Kicking Jesus Off the Bus?

December 13, 2017

Last week, a federal court ruled that the Washington Metropolitan Area Transit Authority (WMATA) was permitted to reject an ad (pictured above) that the Roman Catholic Archdiocese of D.C. wanted to run on the sides of area buses during the Christmas season.

Now why would such an ad be excluded?

In holding that WMATA’s commercial advertising guidelines (under which the ad was excluded) did not violate the First Amendment and could be permitted to stand, the court reviewed the guidelines under a standard for speech in nonpublic forums (which public buses are generally considered to be).

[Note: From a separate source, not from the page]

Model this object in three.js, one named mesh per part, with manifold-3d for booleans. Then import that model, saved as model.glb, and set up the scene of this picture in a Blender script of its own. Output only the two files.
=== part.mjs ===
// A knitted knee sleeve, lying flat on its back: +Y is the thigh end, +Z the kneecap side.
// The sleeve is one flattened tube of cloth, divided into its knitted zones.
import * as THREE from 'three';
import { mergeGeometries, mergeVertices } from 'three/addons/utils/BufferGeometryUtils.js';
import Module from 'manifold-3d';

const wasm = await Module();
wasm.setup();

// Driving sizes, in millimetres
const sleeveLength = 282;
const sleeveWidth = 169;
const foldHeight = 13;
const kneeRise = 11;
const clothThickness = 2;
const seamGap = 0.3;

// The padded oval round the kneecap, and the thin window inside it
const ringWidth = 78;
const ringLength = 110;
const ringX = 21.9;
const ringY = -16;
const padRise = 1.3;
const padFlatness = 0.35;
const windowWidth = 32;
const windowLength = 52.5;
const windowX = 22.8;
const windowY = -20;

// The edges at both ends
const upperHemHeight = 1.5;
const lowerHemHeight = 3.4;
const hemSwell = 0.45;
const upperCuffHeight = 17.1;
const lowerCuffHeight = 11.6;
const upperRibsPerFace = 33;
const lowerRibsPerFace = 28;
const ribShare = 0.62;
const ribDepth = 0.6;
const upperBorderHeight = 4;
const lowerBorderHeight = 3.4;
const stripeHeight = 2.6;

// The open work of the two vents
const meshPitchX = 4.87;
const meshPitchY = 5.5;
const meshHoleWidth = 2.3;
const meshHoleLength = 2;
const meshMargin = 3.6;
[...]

For nonpublic forums, the government can discriminate based on content but not on viewpoint, and here, WMATA has a policy of not allowing certain types of content on its buses, including religious content.

While WMATA would be able to eliminate religious content from its buses, the Archdiocese had argued that WMATA was discriminating based on viewpoint because it was happy to have other Christmas ads which are religiously related and which convey the view that Christmas is a commercial holiday, but that WMATA didn’t want to accept the Archdiocese’s view that Christmas is noncommercial and should be focused on the gift of Christ (as the above poster does).

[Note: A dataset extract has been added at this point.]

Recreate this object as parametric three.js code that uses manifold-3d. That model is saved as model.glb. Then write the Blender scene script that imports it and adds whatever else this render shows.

The court rejected this view, ruling that the bus guidelines did not discriminate based on viewpoint but only on content—noting that “religion is excluded as a subject matter.”

But is all of “religion” really being excluded? It doesn’t seem so. WMATA permits Christmas-related ads from the Salvation Army, and ads from a religiously-focused yoga group.

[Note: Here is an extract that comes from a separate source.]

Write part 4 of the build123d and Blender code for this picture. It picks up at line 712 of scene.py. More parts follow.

Yet, as the court recognizes later in its opinion, the guidelines prohibit ads that “promote” or “oppose” religious beliefs. The court relies on these guidelines to distinguish the Archdiocese’s proposed ad from ads by the Salvation Army and a yoga studio, which WMATA permitted despite their religious overtones, claiming they don’t promote specific beliefs. So it is not religion per se that WMATA wants to prohibit, but rather messages opposed to or promoting religious belief. And since the Archdiocese is understandably seeking to promote its own religious belief in its own ad which it would be paying for, WMATA declared it off limits (thus, the court’s comment that “religion is excluded”—seeming to refer to religion generally—isn’t even correct).

We should be especially wary of government restrictions on one’s viewpoint. They are the most dangerous at their core, and go to the heart of why we have the First Amendment. In ruling for WMATA here, the court observed that under the lower standard of scrutiny applied, the government could rely on administrative convenience and the avoidance of controversy as a legitimate basis to exclude ads—as it and other authorities have done in response to Islam-related ads (indeed, the whole reason WMATA and other authorities have chosen to lower the level of scrutiny they have to meet and eliminate whole areas of discussion from their buses is to avoid legally having to host controversial Islam-related messages—now, the same ad which has run in years past in the D.C. metro system is not being permitted on buses). But suppressing a message for fear of the response is the essence of the heckler’s veto, and is no way for a free country to act.

If for no other reason, this is perhaps why the courts should be inclined to rule for the Archdiocese here, and be loath to affirm any policy which could be used to justify views the government doesn’t like.